--- Start of Supplied material ---

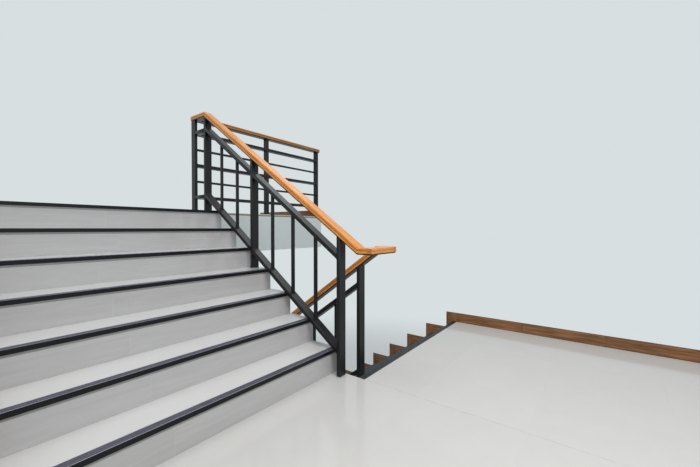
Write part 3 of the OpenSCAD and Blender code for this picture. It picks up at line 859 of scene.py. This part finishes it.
def screw(bm, at, lean=0.0):
    """A button head under a flat, with its socket."""
    made = bmesh.ops.create_cone(
        bm, cap_ends=True, segments=18, radius1=BUTTON_R, radius2=SCREW_R, depth=SCREW_T
    )["verts"]
    under = next(f for f in {f for v in made for f in v.link_faces} if f.normal.z < -SQUARE)
    rim = bmesh.ops.inset_individual(bm, faces=[under], thickness=BUTTON_R - SOCKET_R)["faces"]
    pushed = bmesh.ops.extrude_discrete_faces(bm, faces=[under])["faces"]
    floor = list({v for f in pushed for v in f.verts})
    bmesh.ops.translate(bm, vec=(0, 0, SOCKET_D), verts=floor)
    made = list({v for f in list(rim) + pushed for v in f.verts} | set(made))
    place = Matrix.Translation(at) @ Matrix.Rotation(atan(lean), 4, "X")
    hung = Matrix.Translation((0, 0, -SCREW_T / 2))
    bmesh.ops.transform(bm, matrix=place @ hung, verts=made)


bm = bmesh.new()
for head, foot, lean in ((up_head, up_foot, UP_SLOPE), (down_head, down_foot, -SLOPE)):
    run = abs(head.y - foot.y)
    count = int(run / SCREW_PITCH)
    for i in range(count):
        y = min(head.y, foot.y) + (i + 0.5) * run / count
        z = foot.z + (y - foot.y) * lean - (WOOD_T + FLAT_T) * hypot(1, lean)
        screw(bm, (foot.x, y, z), lean)
guard_start, guard_stop = guard_bays[0][0], guard_bays[-1][1]
for n in range(int((guard_stop - guard_start) / SCREW_PITCH)):
    x = guard_start + (n + 0.5) * SCREW_PITCH
    screw(bm, (x, guard_y, guard_z - WOOD_T - FLAT_T))
screw(bm, ((UP_RAIL_X + DOWN_RAIL_X) / 2, turn_y, turn_z - WOOD_T - FLAT_T))
set_in_place(bm, "handrail_screws", (zinc,))

# Skirting: strips of wood-look porcelain, 98 mm high, glued to the walls over the floor tiles.
# They are cut at each step, upright strips in front of the risers and level ones over the treads.

# Wood-look glazed tile: printed brown grain under a silky glaze.
brown_tile, tree, along = new_finish("wood-look glazed tile", {"IOR": 1.5}, GRAIN)
printed = add(tree, "Mapping", {"Scale": (0.07, 1, 1)}, {"Vector": along})
streaks = add(
    tree, "TexNoise", {"Scale": 1 / 0.016, "Detail": 5, "Roughness": 0.6, "Distortion": 0.5},
    {"Vector": printed},
)
streak = add(tree, "MapRange", {"From Min": 0.35, "From Max": 0.62}, {"Value": streaks})
tone = add(
    tree, "Mix", {"data_type": "RGBA", ONE: linear("#9f6e45"), TWO: linear("#6a4729")},
    {SHARE: streak},
)
gloss = add(tree, "MapRange", {"To Min": 0.34, "To Max": 0.5}, {"Value": streaks})
relief = add(tree, "Bump", {"Strength": 0.2, "Distance": 0.0004}, {"Height": streaks})
lay_on(tree, tone, gloss, relief)

# Cut and arrised edges of the tile, where the print ends: painted dark brown.
dark_cut_edge, tree, place = new_finish("dark brown cut edge of the tile", {"Roughness": 0.6})
brushed = add(tree, "TexNoise", {"Scale": 1 / 0.01, "Detail": 4}, {"Vector": place})
tone = add(
    tree, "Mix", {"data_type": "RGBA", ONE: linear("#3d2a1c"), TWO: linear("#54402f")},
    {SHARE: brushed},
)
lay_on(tree, tone)

SKIRT_H, SKIRT_V, SKIRT_T, CUT_ARRIS = 0.098, 0.085, 0.012, 0.001
STRIP_L, STRIP_GAP, CLEAR = 0.60, 0.0005, 0.01
ACROSS, ALONG, UPRIGHT = 0, 1, 2  # the axes, as the ways that the grain can run
PRINT, EDGE, GLUED = 0, 1, 2  # places of the finishes in each skirting


def wall_strip(bm, source, low, high, grain_axis, number, finish=PRINT):
    """Adds the part of a solid between two corners, with its grain along an axis."""
    had = set(bm.verts)
    bm.from_mesh(source)
    for axis in range(3):
        for way, stop in ((-1, low[axis]), (1, high[axis])):
            point, normal = Vector(), Vector()
            point[axis], normal[axis] = stop, way
            cut_off(bm, had, point, normal)
    if finish == PRINT:
        arris(bm, corners({e for v in fresh(bm, had) for e in v.link_edges}), CUT_ARRIS)
    grain = bm.verts.layers.float_vector[GRAIN]
    faces = set()
    for v in fresh(bm, had):
        flat = (v.co.z, v.co.y, 0) if grain_axis == UPRIGHT else (v.co[grain_axis], v.co.z, 0)
        v[grain] = Vector(flat) + OWN_GRAIN * number
        faces.update(v.link_faces)
    for face in faces:
        cut = face.normal.z > LEANING or abs(face.normal[grain_axis]) > LEANING
        face.material_index = finish or (EDGE if cut else PRINT)


def skirting(node, glue, strips):
    """The strips on a node's walls, and the glue behind them, each between two corners."""
    clean = shape_of(node)
    source = bpy.data.meshes.new(node + " solid")
    clean.to_mesh(source)
    clean.free()
    bm = bmesh.new()
    bm.verts.layers.float_vector.new(GRAIN)
    for low, high in glue:
        wall_strip(bm, source, low, high, ACROSS, 0, GLUED)
    for number, (low, high, grain_axis) in enumerate(strips):
        low = [c + STRIP_GAP for c in low]
        high = [c - STRIP_GAP for c in high]
        wall_strip(bm, source, low, high, grain_axis, number)
    bpy.data.meshes.remove(source)
    finishes = (brown_tile, dark_cut_edge, mortar)
    set_in_place(bm, node + "_strips", finishes, node)


def layers(wall, past=CLEAR):
    """Where the glue and the tile lie, square to a wall, with room past the tile's face."""
    inward = -1 if wall > 0 else 1
    line = wall + inward * GLUE
    return sorted((wall - inward * CLEAR, line)), sorted((line, wall + inward * (SKIRT_T + past)))


for node, flight, wall in (("up_skirting", up, -WALL_X), ("down_skirting", down, WALL_X)):
    glue_x, tile_x = layers(wall)
    strips = []
    for k in range(1, RISERS + 1):
        face, foot, top = (k - 1) * GOING + LIP, (k - 1) * RISER, k * RISER
        parts = [
            (face - SKIRT_V, face if k < RISERS else face + STRIP + CLEAR, foot, UPRIGHT),
            (face, k * GOING + LIP - SKIRT_V, top, ALONG),
        ]
        for s0, s1, h, grain_axis in parts[: 2 if k < RISERS else 1]:
            (ya, za), (yb, zb) = flight(s0, h - CLEAR), flight(s1, top + SKIRT_H + CLEAR)
            ends = (tile_x[0], min(ya, yb), za), (tile_x[1], max(ya, yb), zb)
            strips.append((*ends, grain_axis))
    (_, y0, z0), (_, y1, z1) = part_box(node)
    glue = ((glue_x[0], y0 - CLEAR, z0 - CLEAR), (glue_x[1], y1 + CLEAR, z1 + CLEAR))
    skirting(node, [glue], strips)


def wall_run(wall, start, end, floor):
    """The glue and the strips on a side wall of a landing, from start to end."""
    glue_x, tile_x = layers(wall)
    count = round((end - start) / STRIP_L)
    stops = [start + (end - start) * i / count for i in range(count + 1)]
    z0, z1 = floor - CLEAR, floor + SKIRT_H + CLEAR
    glue = ((glue_x[0], start + STRIP_GAP, z0), (glue_x[1], end - STRIP_GAP, z1))
    strips = [((tile_x[0], a, z0), (tile_x[1], b, z1), ALONG) for a, b in zip(stops, stops[1:])]
    return glue, strips


# The half landing has a skirting on its left, right and back wall, and the floor on its sides.
landing_left = (-WALL_X, SKIRT_T, LANDING_Y + LIP - SKIRT_V, FLOOR_Z)
landing_right = (WALL_X, SKIRT_T, LOWER_EDGE_Y - STRIP, FLOOR_Z)
floor_left = (-WALL_X, head_y + STRIP, FAR_Y, FLOOR_Z + RISE)
floor_right = (WALL_X, guard_edge_y, FAR_Y, FLOOR_Z + RISE)
glue, strips = [], []
for wall, start, end, floor in (landing_left, landing_right):
    side_glue, side_strips = wall_run(wall, start + STRIP_GAP, end, floor)
    glue.append(side_glue)
    strips += side_strips
(back_y, line_y), (_, front_y) = layers(0, past=2 * STRIP_GAP)
z0, z1 = FLOOR_Z - CLEAR, FLOOR_Z + SKIRT_H + CLEAR
glue.append(((-WALL_X - CLEAR, back_y, z0), (WALL_X + CLEAR, line_y, z1)))
for i in range(round(2 * WALL_X / STRIP_L)):
    x = -WALL_X + STRIP_L * i
    strips.append(((x, line_y, z0), (x + STRIP_L, front_y, z1), ACROSS))
skirting("landing_skirting", glue, strips)

sides = [wall_run(*floor_left), wall_run(*floor_right)]
skirting("floor_skirting", [glue for glue, _ in sides], sides[0][1] + sides[1][1])

# Brown mastic fills the corner between the strips of the landings and their floors.
MASTIC, FALL = 0.005, 0.8
mastic = dark_cut_edge.copy()
mastic.name = "dark brown mastic"


def fillet(bm, axis, near, far, ends, floor):
    """Mastic on a floor, from near to far on axis, with its top falling towards far."""
    had = set(bm.verts)
    low, high = [min(near, far)] * 2 + [floor], [max(near, far)] * 2 + [floor + MASTIC]
    low[1 - axis], high[1 - axis] = ends
    box_between(bm, low, high)
    tops = [v for v in fresh(bm, had) if v.co.z > floor + MASTIC / 2]
    outer = [v for v in tops if abs(v.co[axis] - far) < NEAR]
    bmesh.ops.translate(bm, vec=(0, 0, -MASTIC * FALL), verts=outer)


bm = bmesh.new()
for wall, start, end, floor in (landing_left, landing_right, floor_left, floor_right):
    inward = -1 if wall > 0 else 1
    near, far = wall + inward * SKIRT_T, wall + inward * (SKIRT_T + MASTIC)
    fillet(bm, ACROSS, near, far, (start, end), floor)
fillet(bm, ALONG, SKIRT_T, SKIRT_T + MASTIC, (SKIRT_T - WALL_X, WALL_X - SKIRT_T), FLOOR_Z)
set_in_place(bm, "skirting_mastic", (mastic,))

# The studio: a pale floor that keeps the stair's shadow and fades into an even pale surround, and
# four soft lamps: a large one over the half landing, one high over the upper flight, a long panel
# on the right and a weak one from the left.
BACKDROP, FLOOR_DROP = linear("#d7dfe1"), 0.001


def seen_ray(tree):
    """1 for what the camera sees, straight, in a gloss or through glass, and 0 for other light."""
    ray = add(tree, "LightPath").outputs
    seen = {0: ray["Is Camera Ray"], 1: ray["Is Glossy Ray"]}
    first = add(tree, "Math", {"operation": "MAXIMUM"}, seen)
    seen = {0: first, 1: ray["Is Transmission Ray"]}
    return add(tree, "Math", {"operation": "MAXIMUM"}, seen)


studio_paint, tree, place = new_finish(
    "pale studio floor", {"Base Color": linear("#f1f5f6"), "Roughness": 0.9}
)
away = add(tree, "VectorMath", {"operation": "DISTANCE", 1: (0, FAR_Y / 2, FOOT_Z)}, {0: place})
fade = add(
    tree, "MapRange", {"From Min": 2.0, "From Max": 6.5, "interpolation_type": "SMOOTHSTEP"},
    {"Value": away},
)
share = add(tree, "Math", {"operation": "MULTIPLY"}, {0: seen_ray(tree), 1: fade})
glow = add(tree, "Emission", {"Color": BACKDROP, "Strength": 1})
lit = tree.nodes["Principled BSDF"]
blend = add(tree, "MixShader", {}, {0: share, 1: lit, 2: glow})
tree.links.new(blend.outputs["Shader"], tree.nodes["Material Output"].inputs["Surface"])
bm = bmesh.new()
bmesh.ops.create_grid(bm, x_segments=1, y_segments=1, size=40)
bmesh.ops.translate(bm, vec=(0, 0, FOOT_Z - FLOOR_DROP), verts=bm.verts)
mesh = bpy.data.meshes.new("studio floor")
bm.to_mesh(mesh)
bm.free()
mesh.materials.append(studio_paint)
studio_floor = bpy.data.objects.new("studio_floor", mesh)
bpy.context.scene.collection.objects.link(studio_floor)

world = bpy.data.worlds.new("pale surround")
bpy.context.scene.world = world
world.use_nodes = True
tree = world.node_tree
ambient = tree.nodes["Background"]
ambient.inputs["Color"].default_value = linear("#d8dadc")
ambient.inputs["Strength"].default_value = 0.45
shown = add(tree, "Background", {"Color": BACKDROP, "Strength": 1})
blend = add(tree, "MixShader", {}, {0: seen_ray(tree), 1: ambient, 2: shown})
tree.links.new(blend.outputs["Shader"], tree.nodes["World Output"].inputs["Surface"])

for name, place, aim, width, height, energy in (
    ("large lamp over the half landing", (-1.3, -0.2, 3.2), (0, 1.0, 0), 2.4, 2.4, 82),
    ("high lamp over the upper flight", (-0.8, 3.0, 5.2), (-0.6, 2.8, 0.8), 2.2, 2.2, 38),
    ("long panel high on the right", (2.8, 3.6, 4.9), (0, 3.6, 0.9), 3.4, 1.6, 26),
    ("weak lamp from the left", (-4.5, 3.0, 3.2), (0, 3.0, 0.6), 2.5, 2.5, 22),
):
    lamp = bpy.data.lights.new(name, "AREA")
    lamp.shape = "RECTANGLE"
    lamp.size = width
    lamp.size_y = height
    lamp.energy = energy
    lamp_object = bpy.data.objects.new(name, lamp)
    lamp_object.location = place
    lamp_object.rotation_euler = (Vector(aim) - Vector(place)).to_track_quat("-Z", "Y").to_euler()
    lamp_object.visible_camera = False
    bpy.context.scene.collection.objects.link(lamp_object)
bpy.context.scene.view_settings.view_transform = "Standard"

--- End of Supplied material ---

Write out exactly, please, the lines beginning at the start of the material and ending with the line that holds "bmesh.ops.transform(bm, matrix=place @", both included.

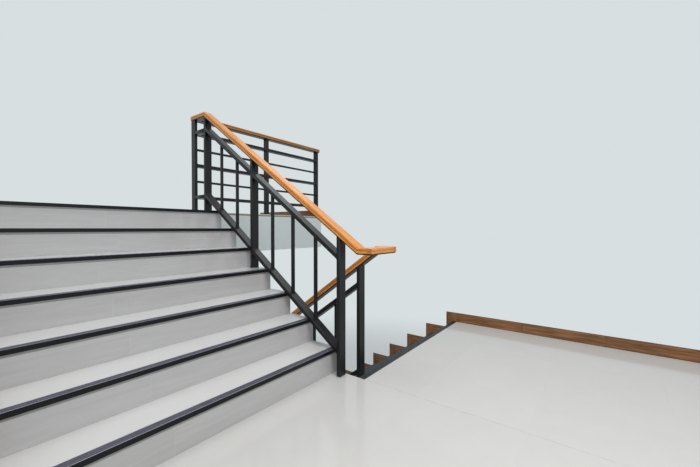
Write part 3 of the OpenSCAD and Blender code for this picture. It picks up at line 859 of scene.py. This part finishes it.
def screw(bm, at, lean=0.0):
    """A button head under a flat, with its socket."""
    made = bmesh.ops.create_cone(
        bm, cap_ends=True, segments=18, radius1=BUTTON_R, radius2=SCREW_R, depth=SCREW_T
    )["verts"]
    under = next(f for f in {f for v in made for f in v.link_faces} if f.normal.z < -SQUARE)
    rim = bmesh.ops.inset_individual(bm, faces=[under], thickness=BUTTON_R - SOCKET_R)["faces"]
    pushed = bmesh.ops.extrude_discrete_faces(bm, faces=[under])["faces"]
    floor = list({v for f in pushed for v in f.verts})
    bmesh.ops.translate(bm, vec=(0, 0, SOCKET_D), verts=floor)
    made = list({v for f in list(rim) + pushed for v in f.verts} | set(made))
    place = Matrix.Translation(at) @ Matrix.Rotation(atan(lean), 4, "X")
    hung = Matrix.Translation((0, 0, -SCREW_T / 2))
    bmesh.ops.transform(bm, matrix=place @ hung, verts=made)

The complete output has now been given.